§ **Requirements**
Copy exactly the block of lines between the one containing "obj.data.transform(world)" and the one containing "bpy.data.objects.remove(obj)", inclusive.

§ **Raw data**
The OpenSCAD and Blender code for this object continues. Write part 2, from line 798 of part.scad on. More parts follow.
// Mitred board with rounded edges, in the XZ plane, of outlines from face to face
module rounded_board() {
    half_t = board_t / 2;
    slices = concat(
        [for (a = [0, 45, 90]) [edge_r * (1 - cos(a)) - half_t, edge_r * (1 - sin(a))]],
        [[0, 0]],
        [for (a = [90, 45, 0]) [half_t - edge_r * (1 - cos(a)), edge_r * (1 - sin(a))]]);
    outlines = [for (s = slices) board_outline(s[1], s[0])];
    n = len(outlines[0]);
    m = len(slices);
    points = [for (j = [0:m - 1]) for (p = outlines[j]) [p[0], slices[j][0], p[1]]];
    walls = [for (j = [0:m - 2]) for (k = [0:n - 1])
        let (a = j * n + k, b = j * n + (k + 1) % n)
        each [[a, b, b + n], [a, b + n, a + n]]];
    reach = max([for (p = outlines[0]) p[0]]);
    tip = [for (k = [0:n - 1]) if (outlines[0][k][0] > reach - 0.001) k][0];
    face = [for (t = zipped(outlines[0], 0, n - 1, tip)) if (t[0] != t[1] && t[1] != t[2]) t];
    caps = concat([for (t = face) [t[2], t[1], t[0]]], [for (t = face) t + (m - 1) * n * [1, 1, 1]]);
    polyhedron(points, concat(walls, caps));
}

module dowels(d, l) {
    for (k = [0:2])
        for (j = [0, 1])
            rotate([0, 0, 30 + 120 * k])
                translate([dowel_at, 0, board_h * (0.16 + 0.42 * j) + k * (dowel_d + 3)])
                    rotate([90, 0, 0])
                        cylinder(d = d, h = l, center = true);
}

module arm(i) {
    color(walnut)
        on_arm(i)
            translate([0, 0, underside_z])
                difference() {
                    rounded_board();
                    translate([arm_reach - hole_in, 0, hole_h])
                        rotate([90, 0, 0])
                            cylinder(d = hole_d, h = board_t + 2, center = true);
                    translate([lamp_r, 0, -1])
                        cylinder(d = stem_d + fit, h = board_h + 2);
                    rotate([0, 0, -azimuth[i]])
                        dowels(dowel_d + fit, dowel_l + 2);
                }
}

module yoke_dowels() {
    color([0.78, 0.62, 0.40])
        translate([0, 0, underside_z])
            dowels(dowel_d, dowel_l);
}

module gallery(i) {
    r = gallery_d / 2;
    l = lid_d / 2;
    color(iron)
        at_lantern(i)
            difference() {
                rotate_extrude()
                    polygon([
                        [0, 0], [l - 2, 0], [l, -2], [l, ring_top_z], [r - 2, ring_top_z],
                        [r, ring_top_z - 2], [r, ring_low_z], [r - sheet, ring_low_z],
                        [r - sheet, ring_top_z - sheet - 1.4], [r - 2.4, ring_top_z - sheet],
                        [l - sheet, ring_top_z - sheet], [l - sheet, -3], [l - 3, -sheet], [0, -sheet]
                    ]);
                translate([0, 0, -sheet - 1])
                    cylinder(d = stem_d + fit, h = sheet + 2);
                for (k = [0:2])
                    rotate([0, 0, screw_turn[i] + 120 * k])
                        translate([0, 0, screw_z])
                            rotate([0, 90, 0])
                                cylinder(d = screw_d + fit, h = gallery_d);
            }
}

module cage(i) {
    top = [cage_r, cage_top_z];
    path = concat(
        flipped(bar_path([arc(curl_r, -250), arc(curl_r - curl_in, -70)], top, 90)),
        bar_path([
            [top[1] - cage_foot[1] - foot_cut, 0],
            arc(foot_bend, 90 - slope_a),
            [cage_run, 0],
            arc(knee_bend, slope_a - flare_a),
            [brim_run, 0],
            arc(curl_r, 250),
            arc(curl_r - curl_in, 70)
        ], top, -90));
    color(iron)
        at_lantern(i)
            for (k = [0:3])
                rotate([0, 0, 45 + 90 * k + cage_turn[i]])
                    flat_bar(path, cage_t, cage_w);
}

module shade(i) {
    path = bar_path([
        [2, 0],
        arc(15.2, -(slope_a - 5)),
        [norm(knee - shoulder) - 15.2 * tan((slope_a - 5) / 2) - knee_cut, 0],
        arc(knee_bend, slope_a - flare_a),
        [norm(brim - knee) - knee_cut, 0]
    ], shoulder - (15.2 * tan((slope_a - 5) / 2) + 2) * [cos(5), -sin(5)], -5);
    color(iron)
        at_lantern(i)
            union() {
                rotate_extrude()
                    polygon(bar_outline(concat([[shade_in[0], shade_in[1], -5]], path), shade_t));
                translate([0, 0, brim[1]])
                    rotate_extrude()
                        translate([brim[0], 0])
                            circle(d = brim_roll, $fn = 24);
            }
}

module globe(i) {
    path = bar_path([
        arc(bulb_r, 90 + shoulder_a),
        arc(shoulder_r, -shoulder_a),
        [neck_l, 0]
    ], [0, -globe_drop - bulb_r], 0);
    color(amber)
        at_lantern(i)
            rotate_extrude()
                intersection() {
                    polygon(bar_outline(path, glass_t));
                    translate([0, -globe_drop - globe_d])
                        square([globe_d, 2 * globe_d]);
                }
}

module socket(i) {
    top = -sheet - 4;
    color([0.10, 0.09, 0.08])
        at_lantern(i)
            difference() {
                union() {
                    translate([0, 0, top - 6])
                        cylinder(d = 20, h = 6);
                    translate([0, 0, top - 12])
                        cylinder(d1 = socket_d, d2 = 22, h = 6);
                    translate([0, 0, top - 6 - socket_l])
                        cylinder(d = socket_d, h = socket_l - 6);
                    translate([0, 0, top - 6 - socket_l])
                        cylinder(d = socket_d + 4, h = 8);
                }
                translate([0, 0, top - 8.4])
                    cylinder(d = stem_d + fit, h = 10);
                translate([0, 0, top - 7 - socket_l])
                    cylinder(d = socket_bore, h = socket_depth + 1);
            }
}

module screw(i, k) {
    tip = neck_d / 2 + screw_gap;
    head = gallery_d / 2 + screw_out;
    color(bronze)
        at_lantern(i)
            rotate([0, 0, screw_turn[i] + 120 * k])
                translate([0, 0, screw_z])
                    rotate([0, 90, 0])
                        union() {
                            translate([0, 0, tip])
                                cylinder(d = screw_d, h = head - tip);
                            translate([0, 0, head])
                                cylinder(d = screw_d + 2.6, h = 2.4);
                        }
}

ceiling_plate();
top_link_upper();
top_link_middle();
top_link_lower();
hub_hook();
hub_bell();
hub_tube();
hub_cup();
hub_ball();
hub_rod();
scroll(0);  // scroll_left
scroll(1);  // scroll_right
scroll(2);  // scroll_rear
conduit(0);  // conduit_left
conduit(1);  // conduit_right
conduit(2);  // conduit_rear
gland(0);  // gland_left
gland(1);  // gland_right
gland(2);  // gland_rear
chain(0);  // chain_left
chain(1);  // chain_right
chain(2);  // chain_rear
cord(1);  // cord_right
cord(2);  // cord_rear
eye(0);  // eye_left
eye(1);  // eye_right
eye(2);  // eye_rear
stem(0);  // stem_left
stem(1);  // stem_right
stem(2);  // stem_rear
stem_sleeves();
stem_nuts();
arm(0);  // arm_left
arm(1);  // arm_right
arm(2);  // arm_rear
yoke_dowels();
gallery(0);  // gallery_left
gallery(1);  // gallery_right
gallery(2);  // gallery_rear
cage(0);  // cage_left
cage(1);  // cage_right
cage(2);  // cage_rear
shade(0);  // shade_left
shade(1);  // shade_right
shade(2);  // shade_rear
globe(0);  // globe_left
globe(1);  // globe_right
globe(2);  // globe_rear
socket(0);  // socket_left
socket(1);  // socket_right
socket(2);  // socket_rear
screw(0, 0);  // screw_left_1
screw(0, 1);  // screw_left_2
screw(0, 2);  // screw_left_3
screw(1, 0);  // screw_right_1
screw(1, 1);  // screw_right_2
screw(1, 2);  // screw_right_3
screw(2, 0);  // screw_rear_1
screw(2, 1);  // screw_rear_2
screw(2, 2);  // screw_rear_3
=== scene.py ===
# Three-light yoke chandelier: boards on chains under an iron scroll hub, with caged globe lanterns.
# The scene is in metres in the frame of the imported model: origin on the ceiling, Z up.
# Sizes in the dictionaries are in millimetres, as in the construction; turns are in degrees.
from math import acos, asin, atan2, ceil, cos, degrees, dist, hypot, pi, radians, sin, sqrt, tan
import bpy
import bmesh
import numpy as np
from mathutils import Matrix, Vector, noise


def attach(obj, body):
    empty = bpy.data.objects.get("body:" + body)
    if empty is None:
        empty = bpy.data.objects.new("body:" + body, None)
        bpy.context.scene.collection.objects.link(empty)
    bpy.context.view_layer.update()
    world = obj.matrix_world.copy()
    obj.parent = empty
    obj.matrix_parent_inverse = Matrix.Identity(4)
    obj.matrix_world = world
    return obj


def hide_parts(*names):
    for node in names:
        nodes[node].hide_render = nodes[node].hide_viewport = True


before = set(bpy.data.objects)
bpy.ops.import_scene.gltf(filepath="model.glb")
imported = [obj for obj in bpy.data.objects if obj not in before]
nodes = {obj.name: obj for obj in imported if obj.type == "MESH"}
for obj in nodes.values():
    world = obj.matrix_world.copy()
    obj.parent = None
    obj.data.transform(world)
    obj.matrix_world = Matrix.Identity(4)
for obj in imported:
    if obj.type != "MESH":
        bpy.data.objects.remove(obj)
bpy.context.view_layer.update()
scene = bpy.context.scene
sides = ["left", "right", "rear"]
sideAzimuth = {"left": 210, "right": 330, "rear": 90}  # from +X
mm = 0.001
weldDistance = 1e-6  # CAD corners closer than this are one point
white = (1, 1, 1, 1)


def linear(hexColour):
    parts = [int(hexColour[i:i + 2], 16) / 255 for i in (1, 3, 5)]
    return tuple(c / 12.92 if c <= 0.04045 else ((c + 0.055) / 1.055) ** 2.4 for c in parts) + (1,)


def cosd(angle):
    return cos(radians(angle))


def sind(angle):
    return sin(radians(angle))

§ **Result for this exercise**
    obj.data.transform(world)
    obj.matrix_world = Matrix.Identity(4)
for obj in imported:
    if obj.type != "MESH":
        bpy.data.objects.remove(obj)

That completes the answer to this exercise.